Caldarium

vol. III p.1346


Caldarium


Cella caldaria, the warm bath in a Roman bathing complex; if there wasn’t a specific dry sweat room, it also served this purpose. On its position, see Baths vol. II p.2752ff. <20> The usual form described by Vitruvius V 10, 4 is that of a long room with a barrel vault, which extended from one side finished with a right-angle that contained a pool along its whole width (alveus, see there nr.1), to the other side through an apse (schola labri) which contained a washing basin (labrum, see there). According to Vitruvius, excluding the alveus and apse its length and width should keep to the ratio 3 : 2. In Pompeii, the male caldarium of the so-called Stabian baths has this form, <30> and the baths at the forum is similar, though its ratio is closer to 2 : 1. The female caldarium of the first complex is missing the apse and the labrum is inside the rectangular room, which has a longer ratio (around 2 : 1). The female caldarium at the forum has an entirely irregular shape. The caldarium in the newest and largest complex in Pompeii (the Central Baths) also has a different form: at each end of the rectangular room (around 15 : 8) there was an alveus; <40> instead of the labrum there was a small basin in the middle of one of the long sides. In private houses, the caldaria usually tend to follow the regular design.

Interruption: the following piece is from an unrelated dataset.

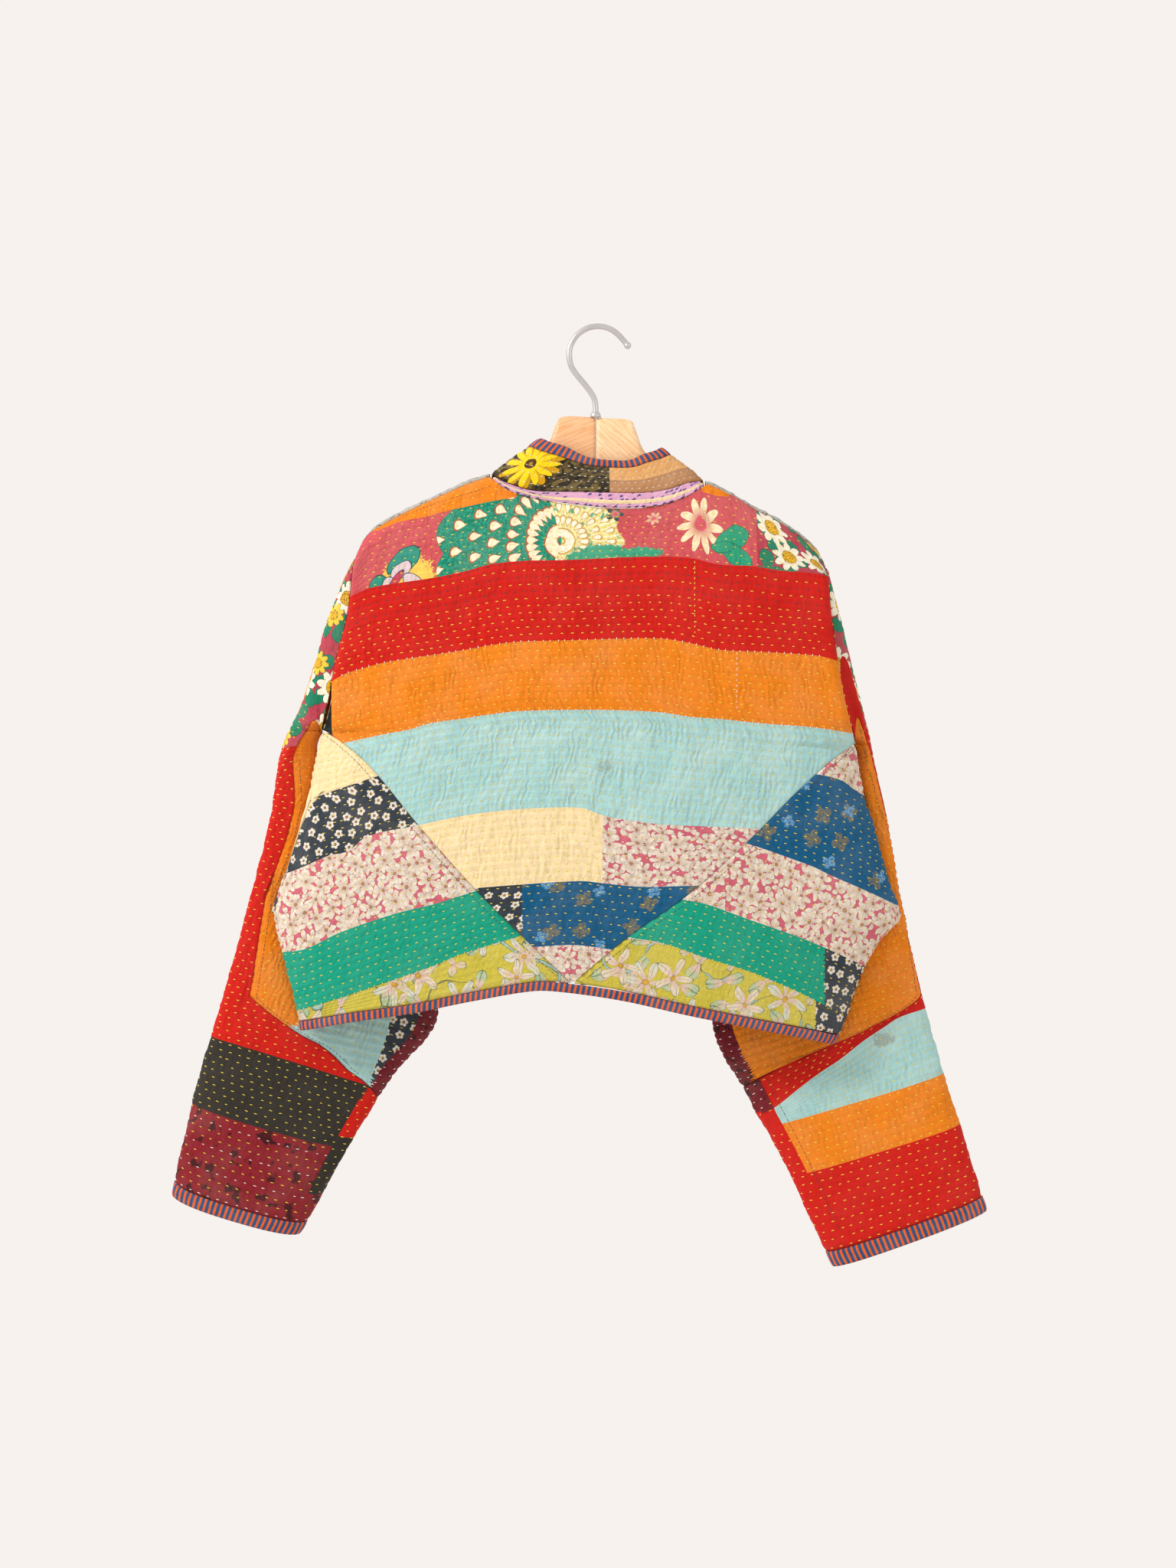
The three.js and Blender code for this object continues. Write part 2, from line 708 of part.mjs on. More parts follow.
// Depth that a sleeve is pushed back at (x, z) so that it hangs clear behind the front
function behindBody(side, x, z, backMost) {
  const below = smooth((underarm[side] + 8 - z) / 18);
  if (below === 0) {
    return 0;
  }
  const outwards = side === 'left' ? -1 : 1;
  const outside = outwards * (x - edgeOf[side](z));
  const nearX = outside > 0 ? edgeOf[side](z) - outwards * 0.5 : x;
  const front = bodyPoint(nearX, z, 1, 0)[1] + pieceRoom - Math.max(0, outside) * 1.2;
  const short = front - backMost;
  return below * (short + Math.hypot(short, 3)) / 2;
}

// Point of a sleeve, moved inwards by inset: angle goes round it from the lower fold over the back side to
// the upper fold at 180 and on over the front side, place runs from the armhole to the cuff
function sleevePoint(side, angle, place, inset) {
  const row = sleeveRow(side, place);
  const ring = ringPoint(row, angle, inset);
  const outer = ringPoint(row, angle, 0);
  const sag = (side === 'left' ? cuff.leftSag : cuff.rightSag) * place ** 4;
  const wave = 1.2 * Math.sin(outer[0] / 19 + outer[2] / 27);
  const waveShare = smooth((place - 0.1) / 0.2) * smooth((0.97 - place) / 0.1);
  const middle = outer[1] + row.half * superSin(angle);
  const backMost = middle - row.half * Math.abs(superSin(angle));
  const push = behindBody(side, outer[0], outer[2], backMost) * smooth(place / 0.08);
  const free = [
    ring[0],
    ring[1] + push - wave * waveShare * superSin(angle),
    ring[2] - sag * Math.abs(superSin(angle)),
  ];
  const seamShare = 1 - smooth(place / 0.16);
  if (seamShare === 0) {
    return free;
  }
  const seam = armholePoint(side, angle, inset);
  const start = ringPoint(sleeveRow(side, 0), angle, inset);
  return free.map((value, k) => value + seamShare * (seam[k] - start[k]));
}

// Point of a flattened ring between the lower and the upper fold of a sleeve
function ringPoint(row, angle, inset) {
  const length = Math.hypot(row.outX - row.inX, row.outZ - row.inZ);
  const reach = (1 - superCos(angle)) / 2;
  const share = mix(inset / length, 1 - inset / length, reach);
  return [
    mix(row.inX, row.outX, share),
    mix(row.inY, row.outY, reach) - (row.half - inset) * superSin(angle),
    mix(row.inZ, row.outZ, share),
  ];
}

// Edge of the body's cloth at the armhole, where the sleeve begins
function armholePoint(side, angle, inset) {
  const top = shoulderEnd[side] - 0.4;
  const low = underarm[side];
  const outwards = side === 'left' ? -1 : 1;
  const facing = Math.sin(angle) >= 0 ? -1 : 1;
  const reach = (1 - superCos(angle)) / 2;
  const outerZ = mix(low, top, reach);
  const z = mix(low + inset, top - inset, reach);
  const depth = bodyPoint(edgeOf[side](outerZ), outerZ, facing, 0)[1];
  return [edgeOf[side](z) + outwards * seamGap / 2, depth * (1 - inset / armholeDepth), z];
}

function gussetReach(side, place, facing) {
  const table = side === 'left' ? leftGusset : rightGusset;
  const radians = Math.PI / 180;
  for (let i = 1; i < table.length; i += 1) {
    if (place <= table[i].along) {
      const a = table[i - 1];
      const b = table[i];
      const share = Math.max(0, (place - a.along) / (b.along - a.along));
      return mix(a[facing], b[facing], share) * radians;
    }
  }
  return 0;
}

function sleevePlaces(side) {
  const table = side === 'left' ? leftGusset : rightGusset;
  const rows = table.map((row) => row.along);
  const all = [0, ...rows, ...sleeveRings[side], cuff.clothEnd];
  return [...new Set(all)].sort((a, b) => a - b);
}

// The angle that half a seam's gap takes up on the sleeve's surface
function halfGapAngle(side, angle, place) {
  const step = 0.02;
  const a = new THREE.Vector3(...sleevePoint(side, angle - step, place, 0));
  const b = new THREE.Vector3(...sleevePoint(side, angle + step, place, 0));
  return seamGap / 2 / (a.distanceTo(b) / (2 * step));
}

function sleeve(side) {
  const table = side === 'left' ? leftGusset : rightGusset;
  const tip = table[table.length - 1].along;
  const places = sleevePlaces(side);
  const closedFrom = places.indexOf(tip);
  const surface = (u, place, inset) => {
    if (place >= tip) {
      return sleevePoint(side, u * 2 * Math.PI, place, inset);
    }
    const back = gussetReach(side, place, 'back');
    const front = gussetReach(side, place, 'front');
    const from = back + halfGapAngle(side, back, place);
    const to = front + halfGapAngle(side, -front, place);
    return sleevePoint(side, mix(from, 2 * Math.PI - to, u), place, inset);
  };
  return wallOf(surface, steps(20), places, [0, cloth], closedFrom);
}

function gusset(side) {
  const table = side === 'left' ? leftGusset : rightGusset;
  const first = table[0].along;
  const tip = table[table.length - 1].along;
  const short = 0.003;
  const ahead = 0.0006;
  const places = sleevePlaces(side).filter((place) => place >= first && place < tip - short);
  places.push(tip - short);
  const surface = (u, place, inset) => {
    const next = Math.min(tip, place + ahead);
    const back = Math.min(gussetReach(side, place, 'back'), gussetReach(side, next, 'back'));
    const front = Math.min(gussetReach(side, place, 'front'), gussetReach(side, next, 'front'));
    const from = halfGapAngle(side, -front, place) - front;
    const to = back - halfGapAngle(side, back, place);
    return sleevePoint(side, mix(from, to, u), place, inset);
  };
  return wallOf(surface, steps(12), places, [0, cloth]);
}

function cuffBinding(side) {
  const surface = (u, place, inset) => sleevePoint(side, u * 2 * Math.PI, place, inset);
  const places = [cuff.clothEnd + seamGap / 400, cuff.bindingEnd];
  return wallOf(surface, steps(24), places, [-bindingRise, cloth + bindingRise], 0);
}

// Collar, its binding and the neck tape

// Point on the collar: share runs from front end to front end, height from the seam (0) to the cloth's
// upper edge (1) and on over the binding, inset moves it towards the neck
function collarPoint(share, height, inset) {
  const at = (s, h) => new THREE.Vector3(
    mix(spread(collar, 'lowX', s), spread(collar, 'highX', s), h),
    mix(spread(collar, 'lowY', s), spread(collar, 'highY', s), h),
    mix(spread(collar, 'lowZ', s), spread(collar, 'highZ', s), h),
  );
  const small = 0.004;
  const sideways = at(share + small, height).sub(at(share - small, height));
  const upwards = at(share, 1).sub(at(share, 0));
  const normal = sideways.cross(upwards).normalize();
  const place = at(share, height).addScaledVector(normal, -inset);
  return place.toArray();
}

function collarBand() {
  return wallOf(collarPoint, steps(40), [0.012, 0.35, 0.68, 1], [0, cloth]);
}

function collarBinding() {
  const heights = [1 + seamGap / 30, 1 + collarBindingShare];
  return wallOf(collarPoint, steps(40), heights, [-bindingRise, cloth + bindingRise]);
}

// The tape fills the crescent between the collar's seam and the back's neck seam
function neckTape() {
  const ends = { left: 5.9 / 19, right: 13.1 / 19 };
  const surface = (u, v, inset) => {
    const share = mix(tapeTip, 1 - tapeTip, u);
    const x = mix(-95, 96, share);
    const low = bodyPoint(x, read(backNeck, 'x', 'z', x) + 2 * seamGap, -1, inset);
    const high = collarPoint(mix(ends.left, ends.right, share), -0.012, inset);
    return low.map((value, i) => mix(value, high[i], v));
  };
  return wallOf(surface, steps(26), steps(2), [0, cloth]);
}

// Bindings of hem and front edges

function hemPlace(angle, height) {
  const side = Math.cos(angle) >= 0 ? -1 : 1;
  const table = side < 0 ? backHem : frontHem;
  const drop = mix(2.3 * seamGap, bindingHeight, height);
  const share = (1 - superCos(angle + Math.PI / 2)) / 2;
  const left = edgeOf.left(hemFold.left - drop);
  const right = edgeOf.right(hemFold.right - drop);
  const x = mix(left, right, share);
  const cut = mix(table[0].x, table[table.length - 1].x, share);
  return { x, z: hemHeight(table, cut) - drop, side };
}

// The angle round the hem at which the front part reaches x
function hemAngle(x) {
  const left = edgeOf.left(hemFold.left);
  const right = edgeOf.right(hemFold.right);
  const share = (x - left) / (right - left);
  const level = 2 * share - 1;
  const tilt = Math.asin(Math.sign(level) * Math.abs(level) ** (boxiness / 2));
  return Math.PI - tilt;
}

function hemBinding() {
  const centre = read(frontCentre, 'z', 'x', -580);
  const open = frontOpening + hemBindingRoom;
  const from = hemAngle(centre - open) - 2 * Math.PI;
  const to = hemAngle(centre + open);
  const between = steps(72, -Math.PI, Math.PI).filter((turn) => turn > from + 0.03 && turn < to - 0.03);
  const surface = (turn, height, inset) => {
    const place = hemPlace(turn, height);
    return bodyPoint(place.x, place.z, place.side, inset);
  };
  return wallOf(surface, [from, ...between, to], [0, 1], [-bindingRise, cloth + bindingRise]);
}

function frontBinding(side) {
  const inwards = side === 'left' ? 1 : -1;
  const top = -205.5;
  const low = -584;
  const surface = (u, v, inset) => {
    const z = mix(top, low, v);
    const centre = read(frontCentre, 'z', 'x', z);
    const distance = mix(frontOpening - seamGap, frontOpening - bindingHeight, u);
    return bodyPoint(centre - inwards * distance, z, 1, inset);
  };
  return wallOf(surface, steps(1), steps(18), [-bindingRise, cloth + bindingRise]);
}

// Hanger

// Solid through closed sections in planes across X, with rounded corners
function hangerArm(table) {
  const corners = 16;
  const rings = steps(18).map((place) => {
    const x = spread(table, 'x', place);
    const top = spread(table, 'top', place);
    const bottom = spread(table, 'bottom', place);
    const half = spread(table, 'half', place);
    return Array.from({ length: corners }, (_, i) => {
      const angle = (i + 0.5) / corners * 2 * Math.PI;
      const z = mix(bottom, top, (1 + superSin(angle)) / 2);
      return [x, half * superCos(angle), z];
    });
  });
  const position = rings.flat(2);
  const index = [];
  for (let j = 0; j < rings.length - 1; j += 1) {
    for (let i = 0; i < corners; i += 1) {
      const a = j * corners + i;
      const b = j * corners + (i + 1) % corners;
      index.push(a, b, b + corners, a, b + corners, a + corners);
    }
  }
  const last = (rings.length - 1) * corners;
  for (let i = 1; i < corners - 1; i += 1) {
    index.push(0, i + 1, i);
    index.push(last, last + i, last + i + 1);
  }
  return outward(position, index);
}

function solid(geometry) {
  const bare = geometry.clone();
  bare.deleteAttribute('normal');
  bare.deleteAttribute('uv');
  const merged = mergeVertices(bare, 1e-4);
  const vertProperties = new Float32Array(merged.attributes.position.array);
  const triVerts = new Uint32Array(merged.index.array);
  return new wasm.Manifold(new wasm.Mesh({ numProp: 3, vertProperties, triVerts }));
}

function geometryOf(body) {
  const mesh = body.getMesh();
  const geometry = new THREE.BufferGeometry();
  geometry.setAttribute('position', new THREE.Float32BufferAttribute(mesh.vertProperties, 3));
  geometry.setIndex([...mesh.triVerts]);
  return geometry;
}

// Bent wire with a ball at its tip and a small collar where it enters the wood
function hangerHook() {
  const centreZ = hook.wire - hook.bend;
  const points = hookShank.map((row) => new THREE.Vector3(row.x, 0, row.z));
  for (const degrees of steps(7, 172, 42)) {
    const angle = degrees * Math.PI / 180;
    points.push(new THREE.Vector3(hook.bend * Math.cos(angle), 0, centreZ + hook.bend * Math.sin(angle)));
  }
  const tip = new THREE.Vector3(hook.tipX, 0, hook.tipZ);
  points.push(tip);
  const section = new THREE.Shape();
  section.absarc(0, 0, hook.wire, 0, 2 * Math.PI, false);
  const wire = new THREE.ExtrudeGeometry(section, {
    steps: 40,
    curveSegments: 5,
    bevelEnabled: false,
    extrudePath: new THREE.CatmullRomCurve3(points),
  });
  const ball = new THREE.SphereGeometry(hook.ball, 12, 8);
  ball.translate(tip.x, tip.y, tip.z);
  const collarRing = new THREE.CylinderGeometry(hook.collarTop, hook.collarRadius, hook.collarHeight, 16);
  collarRing.rotateX(Math.PI / 2);
  collarRing.translate(hookShank[0].x, 0, hook.collarFoot + hook.collarHeight / 2);
  return geometryOf(solid(wire).add(solid(ball)).add(solid(collarRing)));
}

// Assembly

const group = new THREE.Group();

function addPiece(name, geometry, material, parent) {
  const mesh = new THREE.Mesh(geometry, material);
  mesh.name = name;
  parent.add(mesh);
}

const jacket = new THREE.Group();
const hanger = new THREE.Group();
group.add(jacket, hanger);

addPiece('back_panel', backPanel(), clothMaterial(colours.back), jacket);
for (const side of ['left', 'right']) {
  addPiece(`back_side_${side}`, sidePiece(side), clothMaterial(colours.side), jacket);
  addPiece(`front_${side}`, frontPanel(side), clothMaterial(colours.front), jacket);
  addPiece(`sleeve_${side}`, sleeve(side), clothMaterial(colours.sleeve), jacket);
  addPiece(`underarm_gusset_${side}`, gusset(side), clothMaterial(colours.gusset), jacket);
  addPiece(`cuff_binding_${side}`, cuffBinding(side), clothMaterial(colours.binding), jacket);
  addPiece(`front_binding_${side}`, frontBinding(side), clothMaterial(colours.binding), jacket);
}
addPiece('collar', collarBand(), clothMaterial(colours.collar), jacket);
addPiece('collar_binding', collarBinding(), clothMaterial(colours.binding), jacket);
addPiece('neck_tape', neckTape(), clothMaterial(colours.tape), jacket);
addPiece('hem_binding', hemBinding(), clothMaterial(colours.binding), jacket);

addPiece('hanger_arm_left', hangerArm(leftArm), woodMaterial, hanger);
addPiece('hanger_arm_right', hangerArm(rightArm), woodMaterial, hanger);
addPiece('hanger_hook', hangerHook(), metalMaterial, hanger);

export default group;
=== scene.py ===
import bmesh
import bpy
import numpy as np
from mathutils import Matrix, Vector


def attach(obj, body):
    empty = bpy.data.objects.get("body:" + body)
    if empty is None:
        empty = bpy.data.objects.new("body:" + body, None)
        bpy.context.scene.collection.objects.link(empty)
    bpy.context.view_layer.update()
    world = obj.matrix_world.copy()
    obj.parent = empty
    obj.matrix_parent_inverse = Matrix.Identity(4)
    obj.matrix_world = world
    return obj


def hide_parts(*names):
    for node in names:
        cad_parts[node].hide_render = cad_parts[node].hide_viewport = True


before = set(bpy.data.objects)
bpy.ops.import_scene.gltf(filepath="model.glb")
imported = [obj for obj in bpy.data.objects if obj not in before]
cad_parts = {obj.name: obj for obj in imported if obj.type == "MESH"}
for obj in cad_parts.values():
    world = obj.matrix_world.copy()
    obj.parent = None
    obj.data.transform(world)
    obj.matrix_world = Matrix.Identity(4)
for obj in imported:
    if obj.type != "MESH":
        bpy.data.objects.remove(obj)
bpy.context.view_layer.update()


# Back panel: one large piece of patchwork quilt, square at the shoulders and cut to a point at the hem. Its
# strips run across the back, with hand stitches in rows of yellow thread, and it is sewn to the shoulders,
# sleeves and side pieces with plain seams.

# Sizes of the jacket and its hanger are in millimetres, and their meshes are made in metres
CLOTH = 2.4
GAP = 0.3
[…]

In the large bathing complexes in Rome during the empire (see vol. II p.2755f.), the most common layout was probably that of a long room with four rectangular niches which contained the basins, three semicircular niches (the entrance was through a fourth niche) which contained the labra: this was the case in the baths of Trajan and of Diocletian, <50> and in those of St. Barbara in Trier (Westd. Ztschr. X 1891, 268). In contrast, the caldarium in the baths of Caracalla was round. In the three complexes in the city of Rome named above, the caldarium extended from the main building to the south so that it could get lots of sun through large windows. This was also the reason for there being eight large windows facing south-east and south-west in the Central Baths in Pompeii, while the caldaria in older complexes only had a few small windows, like the baths of the elder Scipio Africanus in Liternum, Sen. ep. 86, 8. <60> On the heating of the caldarium, see vol. II p.2748. Gött. Nachr. 1896, 80 probably got the name testudo for the semi-cylindrical vessel for keeping the water in the alveus warm mentioned in vol. I p.1704 from Vitruv. V 10, 1.